Sobre as provas que sustentam a acusação contra Dirceu, Gurgel
declarou que “Não há como negar que, em regra, o autor intelectual nos
chamados crimes organizados age entre quatro paredes, em conversas
restritas” porque “O autor intelectual, quase sempre, não fala ao
telefone, não envia mensagens eletrônicas, não assina documentos, não
movimenta dinheiro por suas contas”
É nesse ponto que Gurgel tenta encaixar um absurdo jurídico, o uso de
testemunhas suspeitas como “prova” da autoria do crime. Assevera que a
prova que tem “Não é extraída de documentos ou de perícias, mas
essencialmente da prova testemunhal, que tem, é claro, o mesmo valor
probante das demais provas”.
Epa! Como assim? Qualquer testemunho tem “o mesmo valor probante” que
provas técnicas e materiais? Ainda durante a tarde de sexta-feira
passada o Blog consultou jurista que prefere não se expor nesse caso e o
que ouviu dele foi o seguinte: “Prova unicamente testemunhal só tem
peso quando é produzida por testemunha acima de qualquer suspeita”.
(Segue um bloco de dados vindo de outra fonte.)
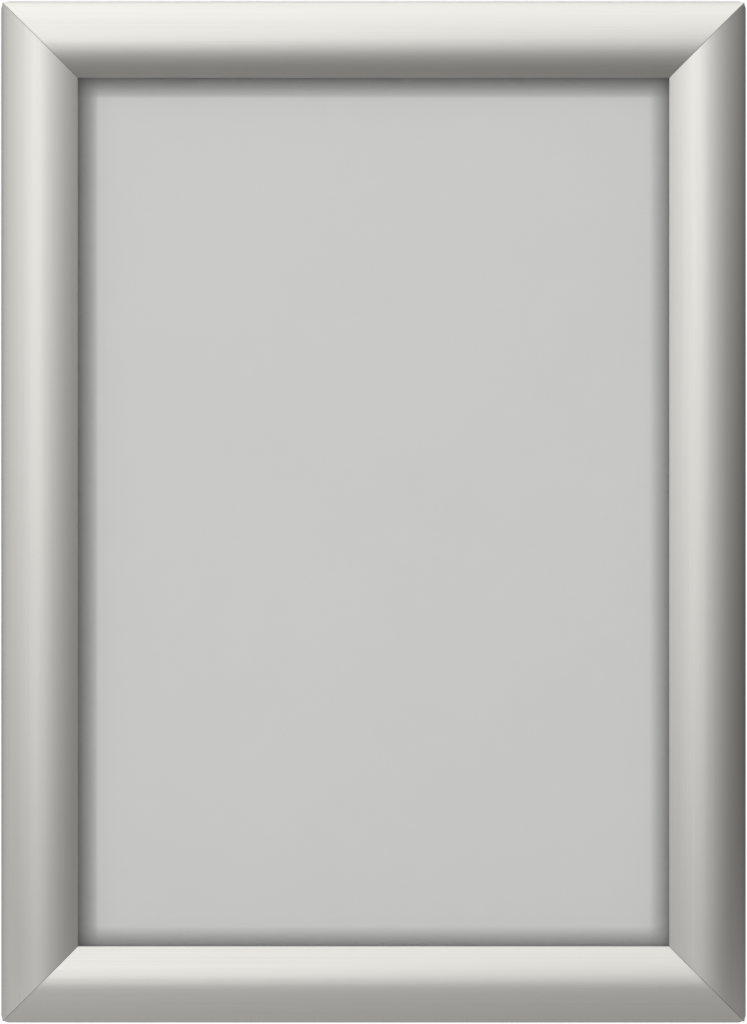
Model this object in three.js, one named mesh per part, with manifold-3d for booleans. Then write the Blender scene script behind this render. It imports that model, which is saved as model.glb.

Se assim for, a denúncia de Gurgel é inepta. Ao afirmar que a prova
que instrui os autos da AP 470 é contundente quanto à atuação de José
Dirceu como líder do grupo criminoso, o PGR ressaltou que Marcos Valério
“confirmou que José Dirceu sabia das operações” e usa acusações dele.
Ou seja, Valério mente em tudo menos sobre Dirceu…
Além de Valério, a acusação citou Roberto Jefferson e seu
correligionário de partido Emerson Palmieri, ex-presidente e
ex-primeiro-secretário do PTB, e Valdemar da Costa Neto, que, à época,
presidia o Partido Liberal (PL).
Não é preciso dizer a ninguém que essas “testemunhas” não têm
credibilidade alguma, mas têm, sim, interesses pessoais no desfecho do
processo. E por mais que o partidarizado Gurgel queira transformar
testemunhos suspeitos em “provas”, em uma Corte como o STF não se
imagina que acusações sem credibilidade serão levadas em conta.
Claro que a mídia carnavalizou as frases de efeito e insultantes
proferidas por Gurgel contra um partido político inteiro, mas já se nota
que não houve maior entusiasmo com o desempenho da acusação sobretudo
no que diz respeito a Dirceu. Esperava-se que surgisse alguma carta na
manga, mas não surgiu.
O que a acusação propõe é um julgamento político do PT, do governo
Lula, do próprio ex-presidente e de Dirceu, mas esse julgamento já
ocorreu e os alvos foram absolvidos. O julgamento político dessas
instituições e pessoas ocorreu nas eleições de 2006 e pesquisa Sensus
divulgada no mesmo dia da leitura da acusação de Gurgel referendou o
veredicto.
Se as eleições de 2014 fossem hoje, o ex-presidente Lula, de acordo
com o instituto Sensus, seria eleito com nada mais, nada menos do que
70% dos votos. Além da popularidade de Lula, a do governo Dilma Rousseff
disparou ao mesmo tempo em que a mídia passou a ressuscitar o mensalão –
pesquisa e eclosão do mensalão no noticiário ocorreram simultaneamente.
No STF, porém, não cabem julgamentos políticos. Sob as “provas” que
apresentou Gurgel ao menos contra José Dirceu, a condenação é
impossível. Contra os outros réus mais eminentes ainda há alguma
materialidade a ser discutida, mas contra o ex-ministro-chefe da Casa
Civil não existe absolutamente nada além de suposições e declarações
suspeitas.
Na semana que entra, começa no STF o que a população jamais conheceu
por ação – ou inação – da mídia: a exposição da versão dos acusados. No
caso da denúncia contra Dirceu, sua defesa tem como fazer picadinho da
peça de Gurgel. Com efeito, o momento mais favorável aos acusadores já
ocorreu e, apesar do clima criado pela mídia, foi um fiasco.